Sermon Q&A: Do Not be Angry?? (Matthew 5.23-26)

I received a great question in response to the sermon from January 26th. The questioner asked about the role of 'anger' in the life of a Christian. Is it possible for anger to be healthy? Or is Jesus calling for Christians to avoid all anger? Is that even possible?

This is actually something that, after the sermon finished, I continued to wrestle with, because I believe I could have been a bit clearer. I believe that experiencing a wide range of human emotions is simply inevitable in our lives, and that it is not "sinful" to experience emotions that we tend to consider "bad" or negative (like anger, fear or sadness). In other words, the experience of anger, in itself, is not by-definition "sinful," but (and this is an important "but!") what we do with that experience of anger is what can potentially lead towards sin, or towards redemption and righteousness. Biblically, there are many places that the prophets and the Psalmist certainly sound pretty angry! But in both cases, I believe they are "channeling" that anger in the correct and healthy direction: towards God! Honest prayer is the appropriate and healthy venue for our felt anger, or sadness, or fear, or whatever we may be experiencing.

So how does this relate to the Sermon on the Mount, and especially Jesus' sharp warning that "whoever is angry with a brother or sister is liable to judgment"? Well, given the context of the warning, and all the ways in which Jesus frames the anger he is talking about as relational and divisive, I firmly believe he is speaking about the ways in which people can take experiences of anger and channel them towards broken relationships, grudges, and withholding forgiveness. These are the signs to look out for, and this is what Jesus is warning against, especially as it creates division and rupture within the people of God. This is why he ends with the very-practical admonition to "reconcile" with a brother or sister before taking a gift to the altar. It's about interpersonal repair.

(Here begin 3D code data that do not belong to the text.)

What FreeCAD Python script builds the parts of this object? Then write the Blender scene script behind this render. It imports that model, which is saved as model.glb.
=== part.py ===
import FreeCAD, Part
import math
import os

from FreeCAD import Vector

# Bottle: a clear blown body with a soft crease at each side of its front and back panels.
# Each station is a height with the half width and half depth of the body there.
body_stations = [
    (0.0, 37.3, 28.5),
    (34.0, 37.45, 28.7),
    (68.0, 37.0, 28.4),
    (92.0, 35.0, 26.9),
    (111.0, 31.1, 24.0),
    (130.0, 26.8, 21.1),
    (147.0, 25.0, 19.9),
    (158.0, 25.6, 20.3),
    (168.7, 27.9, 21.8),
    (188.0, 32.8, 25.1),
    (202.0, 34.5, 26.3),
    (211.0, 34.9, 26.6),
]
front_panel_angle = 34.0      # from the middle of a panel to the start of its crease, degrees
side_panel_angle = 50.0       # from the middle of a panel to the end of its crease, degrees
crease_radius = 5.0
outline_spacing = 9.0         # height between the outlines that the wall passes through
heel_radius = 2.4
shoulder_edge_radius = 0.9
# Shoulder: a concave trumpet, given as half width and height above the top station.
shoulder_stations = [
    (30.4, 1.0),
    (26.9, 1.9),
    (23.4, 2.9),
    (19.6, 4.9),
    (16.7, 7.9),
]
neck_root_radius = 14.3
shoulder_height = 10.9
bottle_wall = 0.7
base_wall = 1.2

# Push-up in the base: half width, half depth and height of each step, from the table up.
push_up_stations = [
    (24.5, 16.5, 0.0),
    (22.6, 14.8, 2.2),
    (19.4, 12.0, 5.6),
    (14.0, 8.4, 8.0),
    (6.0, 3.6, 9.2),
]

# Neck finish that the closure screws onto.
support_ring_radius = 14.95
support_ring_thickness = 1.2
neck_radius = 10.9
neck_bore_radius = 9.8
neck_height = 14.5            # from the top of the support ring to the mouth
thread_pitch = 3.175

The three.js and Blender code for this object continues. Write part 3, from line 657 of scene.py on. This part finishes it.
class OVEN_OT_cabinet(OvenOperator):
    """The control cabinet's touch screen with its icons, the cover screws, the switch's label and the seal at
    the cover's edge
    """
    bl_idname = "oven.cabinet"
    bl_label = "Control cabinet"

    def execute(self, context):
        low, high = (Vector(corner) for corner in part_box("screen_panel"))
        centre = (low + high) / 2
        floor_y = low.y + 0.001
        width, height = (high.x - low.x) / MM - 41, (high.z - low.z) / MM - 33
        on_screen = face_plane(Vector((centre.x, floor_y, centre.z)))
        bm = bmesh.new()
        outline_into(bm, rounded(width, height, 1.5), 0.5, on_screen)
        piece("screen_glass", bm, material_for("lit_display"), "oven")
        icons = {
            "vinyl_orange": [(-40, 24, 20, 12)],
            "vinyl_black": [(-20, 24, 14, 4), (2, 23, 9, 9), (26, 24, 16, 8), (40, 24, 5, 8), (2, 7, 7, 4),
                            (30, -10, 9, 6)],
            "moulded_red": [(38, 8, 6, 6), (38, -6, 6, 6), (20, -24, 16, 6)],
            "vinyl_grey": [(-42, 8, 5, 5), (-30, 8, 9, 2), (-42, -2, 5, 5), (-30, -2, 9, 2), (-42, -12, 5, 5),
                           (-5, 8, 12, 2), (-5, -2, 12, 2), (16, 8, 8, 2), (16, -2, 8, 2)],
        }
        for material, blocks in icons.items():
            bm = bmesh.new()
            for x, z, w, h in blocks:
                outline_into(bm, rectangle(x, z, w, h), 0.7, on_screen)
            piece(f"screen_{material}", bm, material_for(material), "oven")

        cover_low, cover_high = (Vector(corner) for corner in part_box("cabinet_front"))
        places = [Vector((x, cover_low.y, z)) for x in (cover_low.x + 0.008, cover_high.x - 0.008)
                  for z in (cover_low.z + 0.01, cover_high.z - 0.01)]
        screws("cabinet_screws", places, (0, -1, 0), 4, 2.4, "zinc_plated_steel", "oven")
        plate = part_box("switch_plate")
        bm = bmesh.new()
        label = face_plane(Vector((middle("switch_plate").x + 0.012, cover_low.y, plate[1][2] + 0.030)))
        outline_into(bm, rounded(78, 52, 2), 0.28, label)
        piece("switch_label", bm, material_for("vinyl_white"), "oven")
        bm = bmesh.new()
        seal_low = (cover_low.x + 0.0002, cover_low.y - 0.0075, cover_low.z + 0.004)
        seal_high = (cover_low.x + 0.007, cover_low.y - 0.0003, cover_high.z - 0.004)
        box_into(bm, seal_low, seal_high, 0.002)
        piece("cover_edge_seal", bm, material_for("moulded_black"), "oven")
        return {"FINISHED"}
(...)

So, in summary, I do not want to communicate the idea that every possible experience of anger is by-definition "liable to judgment." By no means! On the other hand, these experiences of anger are the sensitive places that can very-easily lead towards division and broken relationships, and should be treated with the utmost prayer and care! My prayer is that we would be a community that takes these warnings seriously, and models reconciliation and repair rather than harboring bitterness and resentment on interpersonal lines.